▶ **Data provided**
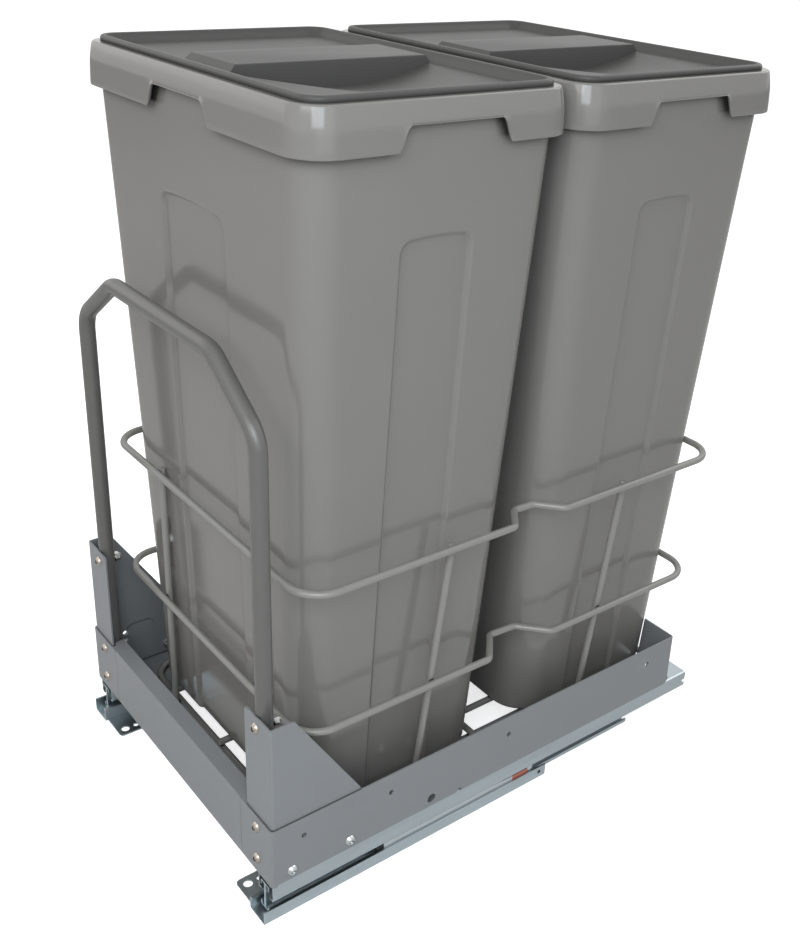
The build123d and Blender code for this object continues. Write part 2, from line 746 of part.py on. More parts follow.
def make_basket():
    """Three loops, the wires that the bins stand on, and the uprights."""
    pieces["basket_upper_loop"] = waisted_loop(upper_loop_half, upper_loop_rear, upper_loop_z,
                                               upper_waist)
    pieces["basket_lower_loop"] = waisted_loop(lower_loop_half, lower_loop_rear, lower_loop_z,
                                               lower_waist)
    pieces["basket_floor_loop"] = floor_loop()
    long_wires = []
    for x in long_wire_x:
        start = (x, basket_floor_front - wire / 2, long_wire_z)
        end = (x, basket_floor_rear + wire / 2, long_wire_z)
        long_wires.append(straight_wire(start, end))
    pieces["basket_long_wires"] = Compound(long_wires)
    cross_half = basket_floor_half - wire / 2 + weld_depth
    cross_wires = []
    for y in cross_wire_y:
        cross_wires.append(straight_wire((-cross_half, y, floor_wire_z), (cross_half, y, floor_wire_z)))
    pieces["basket_cross_wires"] = Compound(cross_wires)

    low = floor_wire_z - wire / 2 + weld_depth
    high = upper_loop_z + wire / 4
    below = low - lower_loop_z
    above = high - lower_loop_z
    front_y = loop_front + weld_step
    rear_y = lower_loop_rear + weld_step
    front = []
    rear = []
    for x in (-upright_x, upright_x):
        front.append(straight_wire((x, front_y, low), (x, front_y, high)))
        foot = (x, rear_y + rear_lean * below, low)
        head = (x, rear_y + rear_lean * above, high)
        rear.append(straight_wire(foot, head))
    pieces["basket_front_uprights"] = Compound(front)
    pieces["basket_rear_uprights"] = Compound(rear)
    side_x = lower_loop_half - weld_step
    uprights = []
    for y in side_upright_y:
        foot = (side_x + side_lean * below, y - side_upright_lean, low)
        head = (side_x + side_lean * above, y, high)
        uprights.append(straight_wire(foot, head))
    add_pair("basket_side_uprights", Compound(uprights))


# ---------------------------------------------------------------- bins

def bin_section(z, inset):
    """Rounded rectangle of the bin's body at one height, drawn in by a wall."""
    part_way = (z - bin_foot_z) / (bin_top - bin_foot_z)
    half_width = bin_foot_half_width + part_way * (bin_mouth_half_width - bin_foot_half_width)
    half_depth = bin_foot_half_depth + part_way * (bin_mouth_half_depth - bin_foot_half_depth)
    corner = bin_foot_corner + part_way * (bin_mouth_corner - bin_foot_corner)
    shift = bin_foot_shift * (1 - part_way)
    outline = RectangleRounded(2 * (half_width - inset), 2 * (half_depth - inset), corner - inset)
    return Pos(0, shift, z) * outline


def bin_body(inset, low, high):
    """Tapered body between two heights."""
    return loft([bin_section(low, inset), bin_section(high, inset)])


def side_panels(inset):
    """Cutters for the shallow panels of the four faces, which run down to the foot."""
    lean_x = (bin_mouth_half_width - bin_foot_half_width) / (bin_top - bin_foot_z)
    lean_front = (bin_mouth_half_depth - bin_foot_half_depth - bin_foot_shift) / (bin_top - bin_foot_z)
    lean_rear = (bin_mouth_half_depth - bin_foot_half_depth + bin_foot_shift) / (bin_top - bin_foot_z)
    low_reach = 2 * bin_wall
    height = panel_top - bin_foot_z + low_reach
    panel_z = bin_foot_z - low_reach + height / 2
    above_foot = panel_z - bin_foot_z
    wall_x = bin_foot_half_width + lean_x * above_foot
    faces = []
    for side in (-1, 1):
        normal = (side, 0, -lean_x)
        faces.append((side * wall_x, bin_foot_shift / 2, normal, (0, 1, 0), side_panel_width))
    front_y = bin_foot_shift - bin_foot_half_depth - lean_front * above_foot
    rear_y = bin_foot_shift + bin_foot_half_depth + lean_rear * above_foot
    faces.append((0, front_y, (0, -1, -lean_front), (1, 0, 0), end_panel_width))
    faces.append((0, rear_y, (0, 1, -lean_rear), (1, 0, 0), end_panel_width))
    cutters = Part()
    for x, y, normal, along, width in faces:
        wall_plane = Plane(origin=(x, y, panel_z), x_dir=along, z_dir=normal)
        deep = wall_plane.offset(-panel_depth - inset)
        proud = wall_plane.offset(panel_depth - inset)
        grow = 2 * panel_slope
        floor_face = deep * Rectangle(width - grow + 2 * inset, height - grow + 2 * inset)
        mouth_face = proud * Rectangle(width + grow + 2 * inset, height + grow + 2 * inset)
        cutters += loft([floor_face, mouth_face])
    return cutters


def skirt_notches():
    """Cutters for the notch in the middle of each side of the skirt."""
    low = bin_top - skirt_height
    high = low + notch_height
    cutters = Part()
    for widths, shift, half, cut in ((side_notch_widths, side_notch_shift, skirt_half_width, "side"),
                                     (end_notch_widths, 0.0, skirt_half_depth, "end")):
        points = (
            (shift - widths[0] / 2, low - cut_over),
            (shift - widths[0] / 2, low),
            (shift - widths[1] / 2, high),
            (shift + widths[1] / 2, high),
            (shift + widths[0] / 2, low),
            (shift + widths[0] / 2, low - cut_over),
        )
        reach = half + cut_over
        make = side_profile if cut == "side" else end_profile
        bar = make(points, -reach, reach)
        upper = bar.edges().filter_by(Axis.X if cut == "side" else Axis.Y).group_by(Axis.Z)[-1]
        cutters += fillet(upper, notch_corner)
    return cutters


def skirt_section(z, inset):
    """Rounded rectangle of the skirt at one height, drawn in by a wall."""
    lean = inset + crown_lean * max(0.0, z - (bin_top - crown_height)) / crown_height
    return Pos(0, 0, z) * RectangleRounded(2 * (skirt_half_width - lean), 2 * (skirt_half_depth - lean),
                                           skirt_corner - lean)


def skirt_block(inset, high):
    """Solid skirt up to one height: upright at first, then leaning in."""
    low = bin_top - skirt_height
    crown_z = bin_top - crown_height
    upright = extrude(skirt_section(low, inset), amount=crown_z - low)
    return upright + loft([skirt_section(crown_z, inset), skirt_section(high, inset)])


def waste_bin():
    """Tapered bin with a turned-down skirt round its mouth, drawn round x = y = 0."""
    skirt = skirt_block(0, bin_top)
    skirt = fillet(skirt.faces().sort_by(Axis.Z)[-1].edges(), skirt_edge)
    rim = skirt - skirt_block(bin_wall, bin_top - 2 * bin_wall) - skirt_notches()
    outside = bin_body(0, bin_foot_z, bin_top) - side_panels(0)
    inside = bin_body(bin_wall, bin_foot_z + bin_floor, bin_top - bin_wall) - side_panels(bin_wall)
    opening = extrude(Pos(0, 0, bin_top - 2 * bin_wall) * RectangleRounded(
        2 * seat_half_width, 2 * seat_half_depth, seat_corner), amount=2 * bin_wall + cut_over)
    return rim + outside - inside - opening


# ---------------------------------------------------------------- lids

def scoop(radius_grow, x0, depth_limit):
    """Part of a tilted drum that dishes the tray beside the plateau."""
    radius = (scoop_half_chord ** 2 + scoop_depth ** 2) / (2 * scoop_depth)
    floor_z = bin_top - lid_floor_drop
    slope = scoop_depth / scoop_reach
    middle_y = (plateau_front + plateau_rear) / 2
    axis = Plane(origin=(plateau_right, middle_y, floor_z - scoop_depth + radius),
                 x_dir=(0, 1, 0), z_dir=(1, 0, slope))
    drum = extrude(axis * Circle(radius + radius_grow), amount=2 * scoop_reach, both=True)
    side = lid_half_width - lid_lip_width - lid_wall_slope
    window = block(x0, side, middle_y - scoop_half_chord - radius_grow,
                   middle_y + scoop_half_chord + radius_grow, floor_z - 2 * scoop_depth, depth_limit)
    return drum & window


def lid():
    """Drop-in lid: a tray with a raised rim, a plateau and a finger scoop beside it."""
    rim_z = bin_top
    top_z = rim_z + lid_lip_height
    floor_z = rim_z - lid_floor_drop
    under_z = floor_z - lid_wall
    flange = extrude(Pos(0, 0, rim_z) * RectangleRounded(2 * lid_half_width, 2 * lid_half_depth,
                                                         lid_corner), amount=lid_lip_height)
    flange = fillet(flange.faces().sort_by(Axis.Z)[-1].edges(), lid_lip_edge)
    plug_half_width = seat_half_width - lid_plug_gap
    plug_half_depth = seat_half_depth - lid_plug_gap
    plug_corner = seat_corner - lid_plug_gap
    plug = extrude(Pos(0, 0, under_z) * RectangleRounded(2 * plug_half_width, 2 * plug_half_depth,
                                                         plug_corner), amount=rim_z - under_z)
    top_half_width = lid_half_width - lid_lip_width
    top_half_depth = lid_half_depth - lid_lip_width
    top_corner = lid_corner - lid_lip_width
    tray = loft([
        Pos(0, 0, floor_z) * RectangleRounded(2 * (top_half_width - lid_wall_slope),
                                              2 * (top_half_depth - lid_wall_slope),
                                              top_corner - lid_wall_slope / 2),
        Pos(0, 0, top_z) * RectangleRounded(2 * top_half_width, 2 * top_half_depth, top_corner),
    ])
    plateau_points = (
        (plateau_front - plateau_draft, floor_z),
        (plateau_front, floor_z + plateau_height),
        (plateau_rear, floor_z + plateau_height),
        (plateau_rear + plateau_draft, floor_z),
    )
    plateau = side_profile(plateau_points, plateau_left - plateau_draft, plateau_right)
    left_cut = (
        (plateau_left - plateau_draft - cut_over, floor_z),
        (plateau_left - plateau_draft, floor_z),
        (plateau_left, floor_z + plateau_height),
        (plateau_left, floor_z + plateau_height + cut_over),
        (plateau_left - plateau_draft - cut_over, floor_z + plateau_height + cut_over),
    )
    plateau -= end_profile(left_cut, plateau_front - 2 * plateau_draft,
                           plateau_rear + 2 * plateau_draft)
    body = flange + plug
    body += scoop(lid_wall, plateau_right - lid_wall, floor_z)
    body -= tray
    body += plateau
    body -= scoop(0, plateau_right, top_z)
    hollow = block(plateau_left + lid_wall, plateau_right - lid_wall,
                   plateau_front + lid_wall, plateau_rear - lid_wall,
                   floor_z - 2 * scoop_depth, floor_z + plateau_height - lid_wall)
    return body - hollow


def make_bins():
    """Two equal bins with their lids, one behind the other."""
    for name, y in (("front", front_bin_y), ("rear", rear_bin_y)):
        pieces[name + "_bin"] = Pos(0, y, 0) * waste_bin()
        pieces[name + "_lid"] = Pos(0, y, 0) * lid()


# ---------------------------------------------------------------- the whole unit

make_slides()
make_frame()
make_basket()
make_bins()

os.makedirs("parts", exist_ok=True)
for name, piece in pieces.items():
    placed = Pos(0, -front_floor_hole_y, 0) * piece
    export_step(placed, "parts/" + name + ".step")
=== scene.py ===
"""Looks of the pull-out waste unit: two bins in a wire basket on a folded steel frame.

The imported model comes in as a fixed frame. Bins, lids, handle and basket wires are built here
in full detail in place of their plain solids; the other pieces keep their solids and get their
finish here. Sizes are millimetres, drawn as in the part: x to the right, y back from the front
face of the frame, z up from the cabinet floor.
"""

from __future__ import annotations

import json
import logging
import math
from dataclasses import dataclass, field
from enum import Enum
from typing import Any, Iterable, Sequence

import bmesh
import bpy
from mathutils import Matrix, Vector

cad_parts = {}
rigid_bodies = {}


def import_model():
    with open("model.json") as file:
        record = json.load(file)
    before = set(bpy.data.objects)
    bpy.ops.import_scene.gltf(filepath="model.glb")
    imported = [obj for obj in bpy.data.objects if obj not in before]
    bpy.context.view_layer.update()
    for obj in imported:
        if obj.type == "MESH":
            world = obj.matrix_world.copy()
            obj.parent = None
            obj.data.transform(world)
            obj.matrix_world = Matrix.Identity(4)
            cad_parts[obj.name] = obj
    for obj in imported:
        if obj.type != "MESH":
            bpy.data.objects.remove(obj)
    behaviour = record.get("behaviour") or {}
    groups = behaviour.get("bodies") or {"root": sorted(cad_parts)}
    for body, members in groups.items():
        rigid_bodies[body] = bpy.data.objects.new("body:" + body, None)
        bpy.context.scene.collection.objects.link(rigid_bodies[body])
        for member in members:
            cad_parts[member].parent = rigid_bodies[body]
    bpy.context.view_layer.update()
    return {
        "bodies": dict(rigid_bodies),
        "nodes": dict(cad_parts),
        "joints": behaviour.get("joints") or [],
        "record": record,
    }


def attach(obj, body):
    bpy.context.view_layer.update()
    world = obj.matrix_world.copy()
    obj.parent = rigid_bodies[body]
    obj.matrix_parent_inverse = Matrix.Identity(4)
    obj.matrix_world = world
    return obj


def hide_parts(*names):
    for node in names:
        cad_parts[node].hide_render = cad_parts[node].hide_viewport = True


log = logging.getLogger("waste_unit")

Point = tuple[float, float, float]
Walk = tuple[float, float, float | None, float | None]  # x, y, place along a side, along an end
Waist = tuple[tuple[float, float], ...]
Tree = bpy.types.NodeTree
Socket = bpy.types.NodeSocket
MM = 0.001
FRONT_HOLE_Y = 4.0  # the row's origin lies this far behind the front face of the frame


class Body(str, Enum):
    """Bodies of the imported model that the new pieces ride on."""

    FRAME = "pull_out_frame"
    FRONT_BIN = "front_bin"
    REAR_BIN = "rear_bin"
    FRONT_LID = "front_lid"
    REAR_LID = "rear_lid"


# ------------------------------------------------------------------ small helpers


def hex_to_linear(colour: str) -> tuple[float, float, float, float]:
    """Turn an sRGB hex colour into linear red, green, blue and alpha.

    Args:
        colour: Six hex digits with a leading hash.

    Returns:
        The linear colour with an alpha of 1.
    """
    parts = [int(colour[i : i + 2], 16) / 255 for i in (1, 3, 5)]
    linear = [c / 12.92 if c <= 0.04045 else ((c + 0.055) / 1.055) ** 2.4 for c in parts]
    return (linear[0], linear[1], linear[2], 1.0)


def per_metre(size_mm: float) -> float:
    """Return the texture scale that gives features of this size, in mm."""
    return 1.0 / (size_mm * MM)


def smoothstep(value: float) -> float:
    """Ease from 0 to 1, level at both ends."""
    t = min(max(value, 0.0), 1.0)
    return t * t * (3 - 2 * t)


def add_node(
    tree: Tree,
    kind: str,
    settings: dict[Any, Any] | None = None,
    links: dict[Any, Socket] | None = None,
) -> bpy.types.Node:
    """Add a node with its settings and its incoming links.

    Args:
        tree: Node tree that the node goes into.
        kind: Blender's name for the type of node.
        settings: Input sockets by name or number, or attributes of the node, with their values.
        links: Input sockets by name or number, with the sockets that feed them.

    Returns:
        The new node.
    """
    node = tree.nodes.new(kind)
    for key, value in (settings or {}).items():
        if isinstance(key, int) or key in node.inputs:
            node.inputs[key].default_value = value
        else:
            setattr(node, key, value)
    for key, source in (links or {}).items():
        tree.links.new(source, node.inputs[key])
    return node


def add_to_scene(thing: bpy.types.Object) -> bpy.types.Object:
    """Put an object into the scene and return it."""
    bpy.context.scene.collection.objects.link(thing)
    return thing


def new_material(name: str) -> tuple[bpy.types.Material, Tree]:
    """Return a new material and its node tree, which is still empty."""
    material = bpy.data.materials.new(name)
    material.use_nodes = True
    material.node_tree.nodes.clear()
    return material, material.node_tree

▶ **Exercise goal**
Can you repeat, word for word, every line above from the one containing "the whole unit" down to the one containing "before = set(bpy.data.objects)", including both?

▶ **Worked answer**
# ---------------------------------------------------------------- the whole unit

make_slides()
make_frame()
make_basket()
make_bins()

os.makedirs("parts", exist_ok=True)
for name, piece in pieces.items():
    placed = Pos(0, -front_floor_hole_y, 0) * piece
    export_step(placed, "parts/" + name + ".step")
=== scene.py ===
"""Looks of the pull-out waste unit: two bins in a wire basket on a folded steel frame.

The imported model comes in as a fixed frame. Bins, lids, handle and basket wires are built here
in full detail in place of their plain solids; the other pieces keep their solids and get their
finish here. Sizes are millimetres, drawn as in the part: x to the right, y back from the front
face of the frame, z up from the cabinet floor.
"""

from __future__ import annotations

import json
import logging
import math
from dataclasses import dataclass, field
from enum import Enum
from typing import Any, Iterable, Sequence

import bmesh
import bpy
from mathutils import Matrix, Vector

cad_parts = {}
rigid_bodies = {}


def import_model():
    with open("model.json") as file:
        record = json.load(file)
    before = set(bpy.data.objects)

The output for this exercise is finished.